* What needs to be done:
Look through the material below for "object". Copy every line that contains it.

* Provided records:
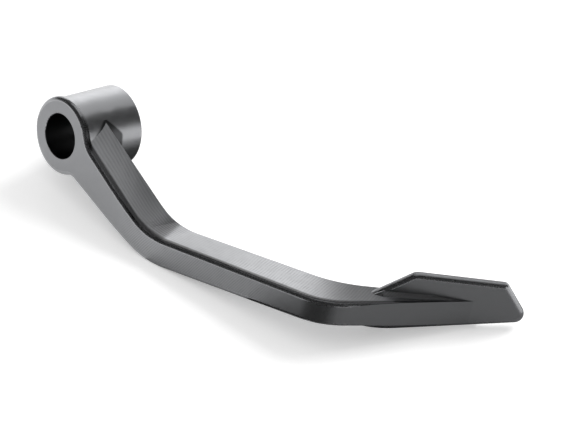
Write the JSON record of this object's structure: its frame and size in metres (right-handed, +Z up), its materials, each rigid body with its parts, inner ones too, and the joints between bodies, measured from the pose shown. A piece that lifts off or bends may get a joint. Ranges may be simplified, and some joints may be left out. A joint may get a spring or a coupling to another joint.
{
  "type": "brake lever guard",
  "caption": "One-piece milled lever guard: a ring with a long barrel for the bar end, and a bent arm that sweeps inwards to an upright blade in front of the lever's tip.",
  "frame": {"origin": "centre of the bounding box's underside, with the piece lying as it rests on a table", "axes": "+X forwards along the arm, from the ring to the blade; +Y inwards, towards the handlebar (the bore's axis lies within 15.1 degrees of it); +Z up from the table"},
  "size_m": [0.1878, 0.0862, 0.0359],
  "materials": {
    "guard_arm": "black anodised over fine milling lines, satin"
  },
  "bodies": {
    "root": {"guard_arm": "guard_arm"}
  },
  "joints": []
}
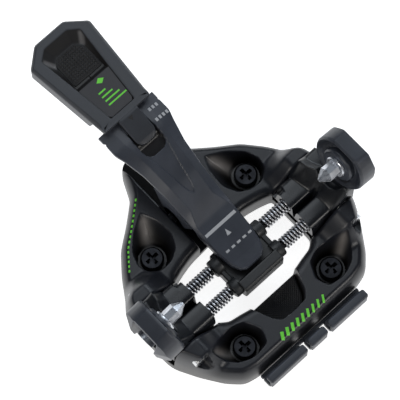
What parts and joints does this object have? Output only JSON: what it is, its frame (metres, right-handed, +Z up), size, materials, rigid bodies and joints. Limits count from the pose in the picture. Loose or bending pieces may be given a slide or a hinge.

* Solution below:
Write the JSON record of this object's structure: its frame and size in metres (right-handed, +Z up), its materials, each rigid body with its parts, inner ones too, and the joints between bodies, measured from the pose shown. A piece that lifts off or bends may get a joint. Ranges may be simplified, and some joints may be left out. A joint may get a spring or a coupling to another joint.
What parts and joints does this object have? Output only JSON: what it is, its frame (metres, right-handed, +Z up), size, materials, rigid bodies and joints. Limits count from the pose in the picture. Loose or bending pieces may be given a slide or a hinge.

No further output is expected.